O salto do janeleiro

Janelas dão sentido de algo sorrateiro, clandestino. É a janela partidária, que permite driblar a fidelidade

Por: Rafael Motta  -  01/03/24  -  17:20
  Foto: FreePik

Quem inventou a expressão “janela de oportunidade” foi, querendo ou não, um oportunista. Ele se aproveitou das oportunidades que muitos não tiveram no que desejavam para declarar que há uma saída e, de tão mergulhados em suas preocupações, nem sempre perceberam a existência dela. Às vezes, deve-se criá-la. Com portas trancadas e sem outras passagens de luz, o jeito é martelar uma parede até surgir um buraco para a fuga, a janela que dá a oportunidade de escapar.


Janelas, que não são o caminho ideal, também dão o sentido de algo sorrateiro, inadequado, clandestino. Sem querer, ou talvez por isso mesmo, a classe política criou um instrumento que permite driblar a fidelidade a uma sigla: a janela partidária, que valerá por 30 dias a partir da próxima semana, até se chegar ao período de seis meses antes do primeiro turno das eleições. Tem mandato e não quer correr o risco de cassação? Pule a janela, isto é, fuja, vaze, escafeda-se.


É por janelas, de vez em quando, que amantes se humilham para escapar do flagrante por cônjuges traídos — provavelmente, algo menos comum em Santos, a cidade mais verticalizada do Brasil. “Aquele que não entra pela porta pelo curral das ovelhas, mas sobe por outro lugar, é ladrão e assaltante”, disse Jesus Cristo, conforme o primeiro versículo do capítulo 10 do Evangelho segundo João.


Continuando ao pé da letra, dirigentes partidários de olho em vereadores de outras legendas nem sequer podem afirmar que estão de portas abertas para receber aqueles dos quais pretendem obter o passe, tal qual as janelas de transferência no futebol. Poderiam, quem sabe, fazer propaganda: “Partido ‘x’, de janelas escancaradas para seu projeto eleitoral. E para o nosso”. Porque é interesse mútuo. Que plataforma tem o partido? Que defende ou rejeita? É secundário.


Partidos e políticos o fazem, também, porque o eleitorado abandonou o dever de perguntar o que pensam sobre educação, saúde, transporte coletivo, moradia, segurança pública, assistência social. No máximo, políticos dizem o que acham que pessoas querem ouvir, não o que precisam. E, como quem vota ‘não quer saber’, eles, que ganharão muito bem se eleitos ou farão da eleição municipal um trampolim para concorrer a deputado daqui a dois anos, é que não vão perder o sono por isso.


* * *


Entraram para a história, ou para o anedotário, os políticos que passaram o domingo revelando que estariam ao lado de uma ditadura se o golpe de estado tramado por incompetentes da gestão passada tivesse dado certo.

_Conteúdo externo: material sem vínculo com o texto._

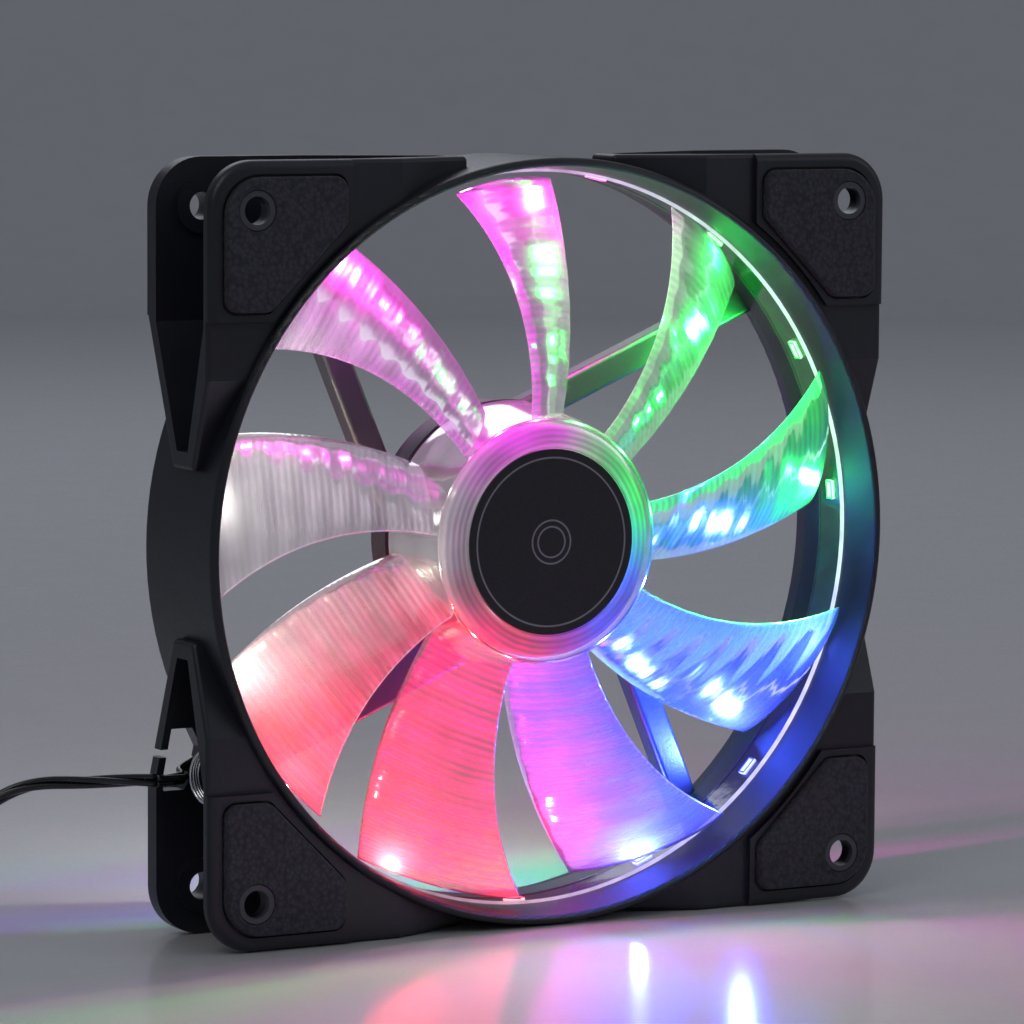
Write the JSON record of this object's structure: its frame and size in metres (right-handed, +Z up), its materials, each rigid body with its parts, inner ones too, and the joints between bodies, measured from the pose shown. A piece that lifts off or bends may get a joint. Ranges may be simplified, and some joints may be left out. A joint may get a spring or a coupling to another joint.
{
  "type": "case fan",
  "caption": "Square-framed axial cooling fan with a clear spinning impeller, a ring of coloured lamps inside the duct, grained corner pads and a thin cable with a small plug.",
  "frame": {"origin": "middle of the fan's base, on the surface it stands on, halfway through its depth; the cable is not counted", "axes": "+X to the right seen from the intake side, +Y from intake to exhaust along the rotor's line, +Z up"},
  "size_m": [0.2, 0.0311, 0.12],
  "materials": {
    "frame_plastic": "fine moulded grain, near black",
    "pad": "grained soft pad, dark grey",
    "clear_ring": "clear plastic liner",
    "strip_film": "white flexible circuit",
    "led_green": "lit green",
    "led_pink": "lit pink",
    "led_white": "lit white",
    "led_red": "lit red",
    "led_blue": "lit blue",
    "resistor": "small black chip",
    "steel_tube": "black cap",
    "bearing_plastic": "turned brass tube",
    "bronze": "sintered bronze",
    "seal": "white washer",
    "lamination": "stacked steel plates",
    "insulator": "white moulding",
    "copper": "enamelled copper wire",
    "board": "green circuit board",
    "chip": "black package",
    "capacitor": "tan chip capacitor",
    "label": "black satin label, plain",
    "bare_wire": "shiny fine wire",
    "cable_jacket": "glossy black insulation",
    "tie": "black strap",
    "plug": "black connector housing",
    "contact": "tinned contacts",
    "clear_plastic": "milky clear moulding with fine rings",
    "steel_cup": "drawn steel cup",
    "magnet": "plastic bonded magnet",
    "steel_shaft": "ground steel pin",
    "clip": "split washer"
  },
  "bodies": {
    "housing": {"frame": "frame_plastic", "front_pad_upper_left": "pad", "front_pad_upper_right": "pad", "front_pad_lower_right": "pad", "front_pad_lower_left": "pad", "rear_pad_upper_left": "pad", "rear_pad_upper_right": "pad", "rear_pad_lower_right": "pad", "rear_pad_lower_left": "pad", "light_ring": "clear_ring", "led_strip": "strip_film", "leds_green": "led_green", "leds_pink": "led_pink", "leds_white": "led_white", "leds_red": "led_red", "leds_blue": "led_blue", "led_resistors": "resistor", "bearing_tube": "bearing_plastic", "sleeve_bearing": "bronze", "oil_seal": "seal", "bearing_end_cap": "steel_tube", "stator_core": "lamination", "insulator_front": "insulator", "insulator_rear": "insulator", "winding_1": "copper", "winding_2": "copper", "winding_3": "copper", "winding_4": "copper", "motor_board": "board", "hall_sensor": "chip", "driver_chip": "chip", "capacitor": "capacitor", "rear_label": "label", "lead_loop": "bare_wire", "motor_leads": "cable_jacket", "cable": "cable_jacket", "cable_coil": "cable_jacket", "cable_end": "cable_jacket", "coil_tie": "tie", "plug_housing": "plug", "plug_contacts": "contact"},
    "rotor": {"impeller": "clear_plastic", "hub_label": "label", "rotor_cup": "steel_cup", "ring_magnet": "magnet", "shaft_bush": "bronze", "shaft": "steel_shaft", "shaft_clip": "clip"}
  },
  "joints": [
    {"name": "fan_spin", "type": "hinge", "parent": "housing", "child": "rotor", "pos_m": [0, 0, 0.06], "axis": [0, 1, 0], "continuous": true}
  ]
}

Ser oposicionista é legítimo. Em causas justas, necessário. Apoiar a erosão da democracia porque não se gostou do resultado eleitoral tem outros nomes. Escolha um.


Foi a apoteose da defesa da liberdade, não a do povo, mas a de Jair Bolsonaro, o ex-presidente que, temeroso da própria prisão, suplicou penas mais brandas aos que embarcaram em seu discurso e ficarão longamente trancafiados por culpa do mentor do 8 de janeiro, convenientemente autoexilado na data daquele episódio vergonhoso.